-------- PROVIDED DATA --------

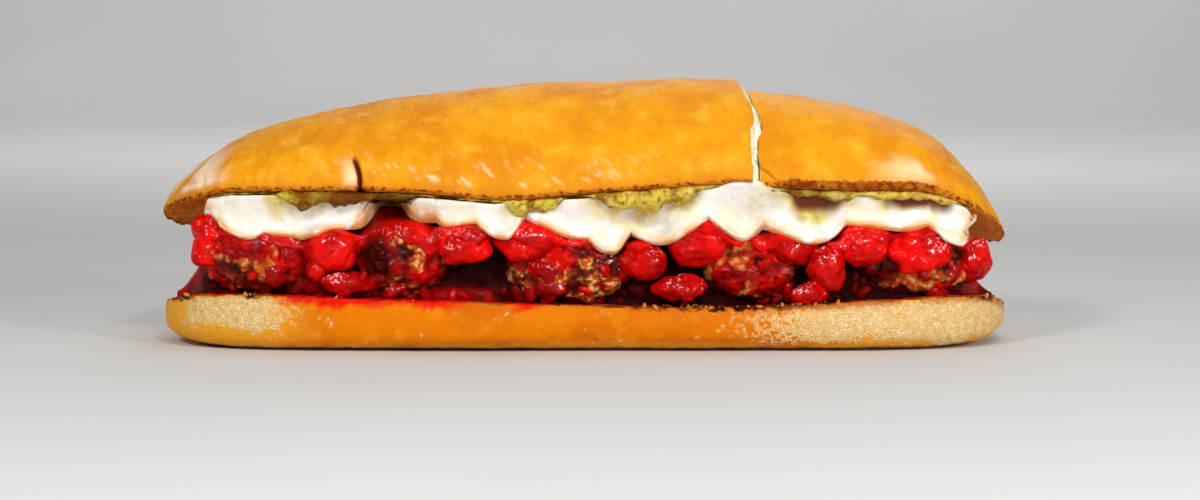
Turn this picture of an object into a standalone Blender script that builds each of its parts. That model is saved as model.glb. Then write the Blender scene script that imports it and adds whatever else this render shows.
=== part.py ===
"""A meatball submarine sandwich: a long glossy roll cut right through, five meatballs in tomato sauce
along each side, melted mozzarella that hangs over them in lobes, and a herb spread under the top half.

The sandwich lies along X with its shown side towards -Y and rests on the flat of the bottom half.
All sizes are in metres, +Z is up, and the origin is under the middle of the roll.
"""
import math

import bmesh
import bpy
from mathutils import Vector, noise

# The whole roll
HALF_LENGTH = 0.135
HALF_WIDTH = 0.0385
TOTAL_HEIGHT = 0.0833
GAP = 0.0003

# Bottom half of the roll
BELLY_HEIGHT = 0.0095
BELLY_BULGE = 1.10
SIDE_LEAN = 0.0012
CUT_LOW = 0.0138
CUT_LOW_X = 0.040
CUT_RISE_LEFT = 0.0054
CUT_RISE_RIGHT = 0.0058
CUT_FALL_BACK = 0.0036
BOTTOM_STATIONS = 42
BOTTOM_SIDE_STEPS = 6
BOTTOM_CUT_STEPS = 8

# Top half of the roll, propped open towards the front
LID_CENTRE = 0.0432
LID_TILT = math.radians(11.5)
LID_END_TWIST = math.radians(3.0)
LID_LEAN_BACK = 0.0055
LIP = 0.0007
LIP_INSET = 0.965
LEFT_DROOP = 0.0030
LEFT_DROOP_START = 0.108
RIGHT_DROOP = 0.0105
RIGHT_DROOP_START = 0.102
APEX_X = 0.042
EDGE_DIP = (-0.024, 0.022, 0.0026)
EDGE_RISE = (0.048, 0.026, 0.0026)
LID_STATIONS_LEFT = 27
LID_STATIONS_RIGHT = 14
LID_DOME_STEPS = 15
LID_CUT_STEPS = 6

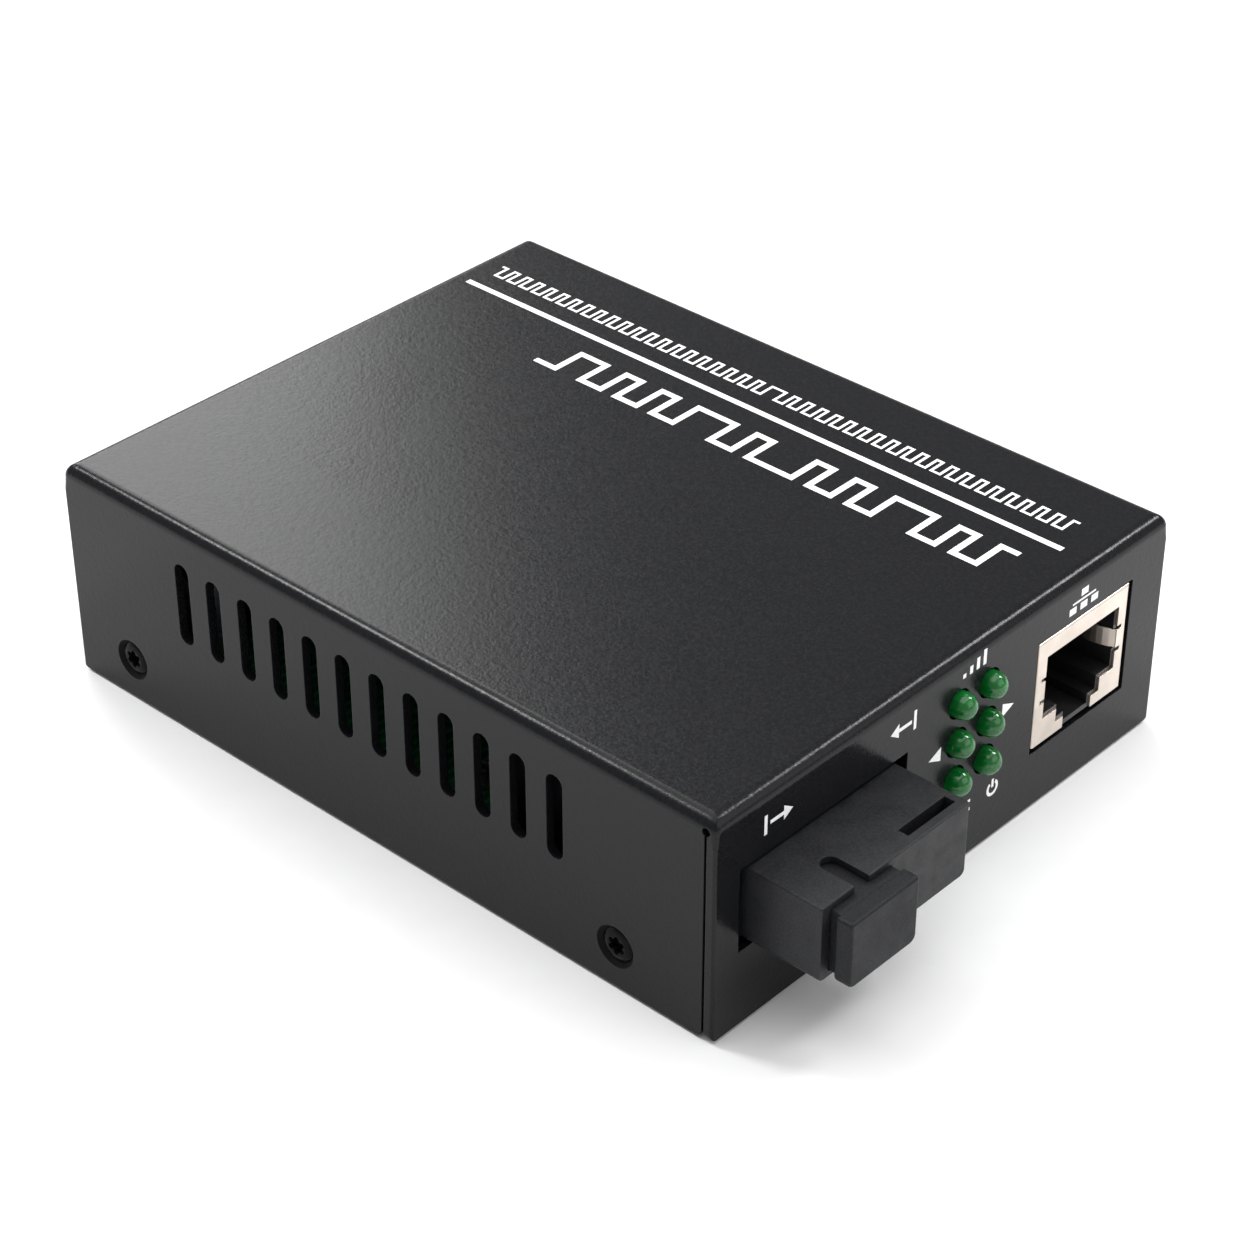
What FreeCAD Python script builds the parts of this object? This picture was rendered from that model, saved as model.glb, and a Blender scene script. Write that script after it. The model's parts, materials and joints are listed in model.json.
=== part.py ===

--------

- [SET PROBLEM]
Above are the records; copy all of them exactly.

- [PROBLEM SOLUTION]
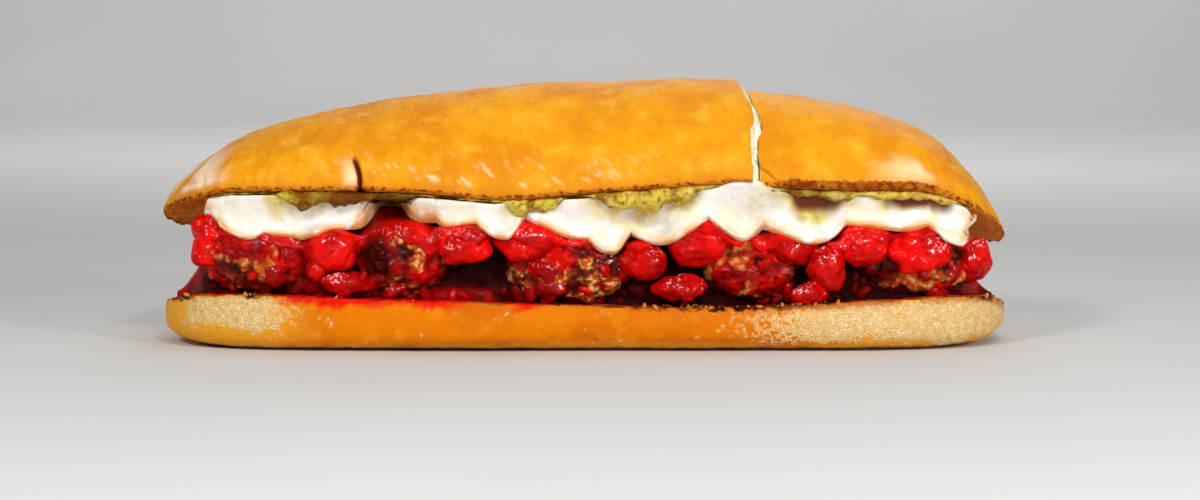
Turn this picture of an object into a standalone Blender script that builds each of its parts. That model is saved as model.glb. Then write the Blender scene script that imports it and adds whatever else this render shows.
=== part.py ===
"""A meatball submarine sandwich: a long glossy roll cut right through, five meatballs in tomato sauce
along each side, melted mozzarella that hangs over them in lobes, and a herb spread under the top half.

The sandwich lies along X with its shown side towards -Y and rests on the flat of the bottom half.
All sizes are in metres, +Z is up, and the origin is under the middle of the roll.
"""
import math

import bmesh
import bpy
from mathutils import Vector, noise

# The whole roll
HALF_LENGTH = 0.135
HALF_WIDTH = 0.0385
TOTAL_HEIGHT = 0.0833
GAP = 0.0003

# Bottom half of the roll
BELLY_HEIGHT = 0.0095
BELLY_BULGE = 1.10
SIDE_LEAN = 0.0012
CUT_LOW = 0.0138
CUT_LOW_X = 0.040
CUT_RISE_LEFT = 0.0054
CUT_RISE_RIGHT = 0.0058
CUT_FALL_BACK = 0.0036
BOTTOM_STATIONS = 42
BOTTOM_SIDE_STEPS = 6
BOTTOM_CUT_STEPS = 8

# Top half of the roll, propped open towards the front
LID_CENTRE = 0.0432
LID_TILT = math.radians(11.5)
LID_END_TWIST = math.radians(3.0)
LID_LEAN_BACK = 0.0055
LIP = 0.0007
LIP_INSET = 0.965
LEFT_DROOP = 0.0030
LEFT_DROOP_START = 0.108
RIGHT_DROOP = 0.0105
RIGHT_DROOP_START = 0.102
APEX_X = 0.042
EDGE_DIP = (-0.024, 0.022, 0.0026)
EDGE_RISE = (0.048, 0.026, 0.0026)
LID_STATIONS_LEFT = 27
LID_STATIONS_RIGHT = 14
LID_DOME_STEPS = 15
LID_CUT_STEPS = 6

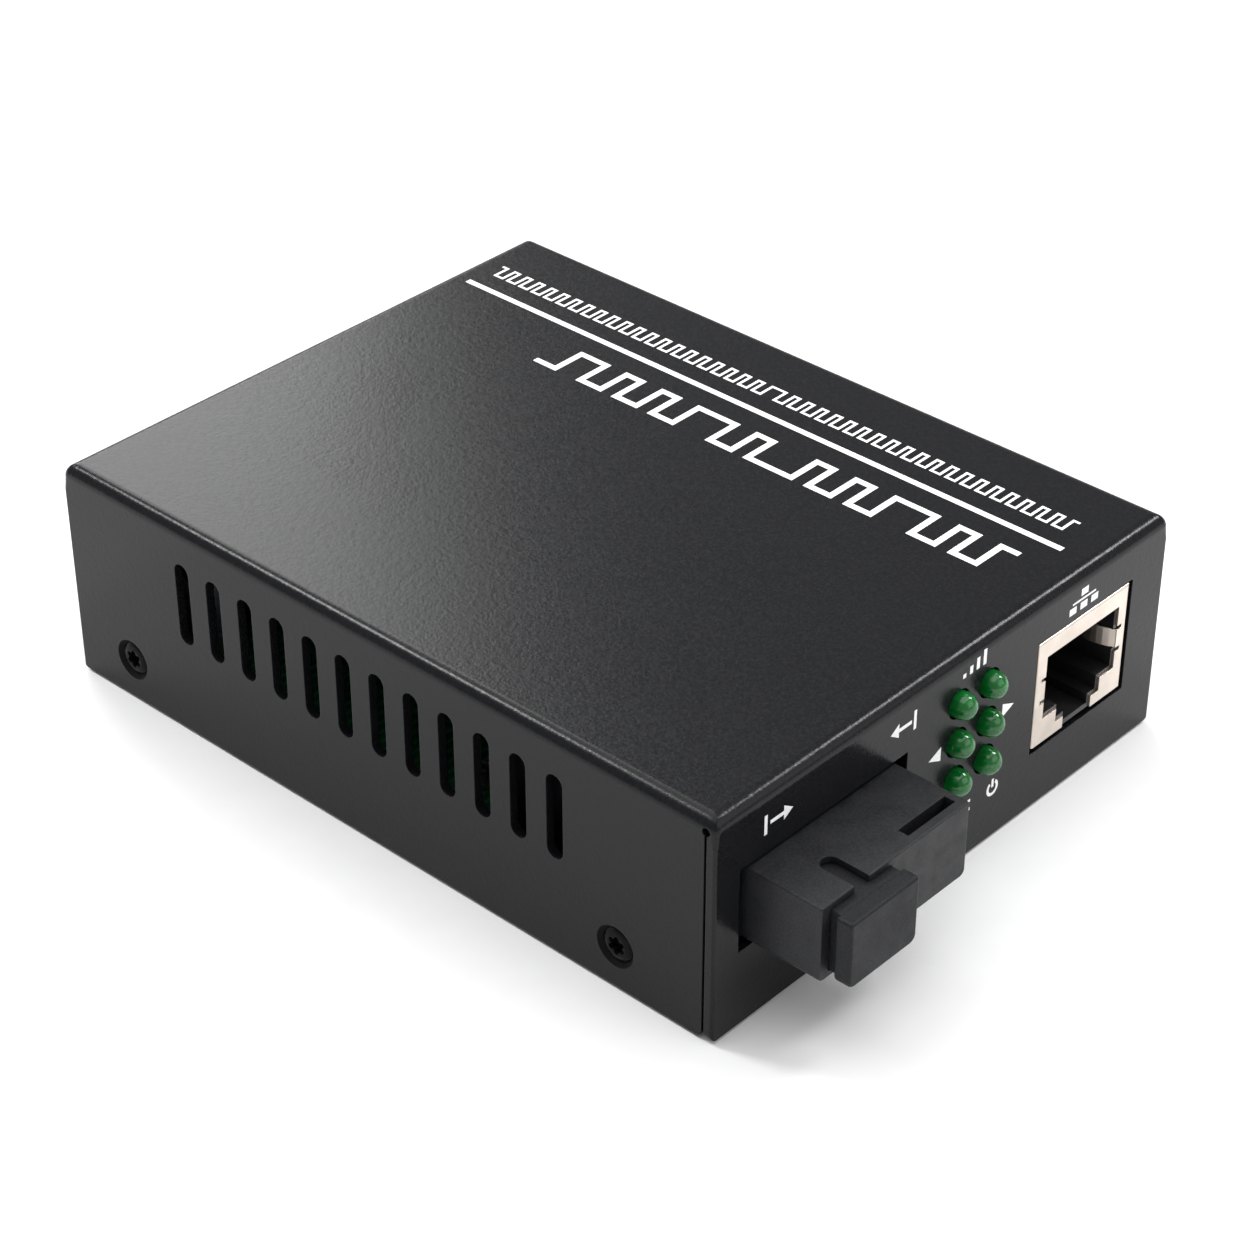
What FreeCAD Python script builds the parts of this object? This picture was rendered from that model, saved as model.glb, and a Blender scene script. Write that script after it. The model's parts, materials and joints are listed in model.json.
=== part.py ===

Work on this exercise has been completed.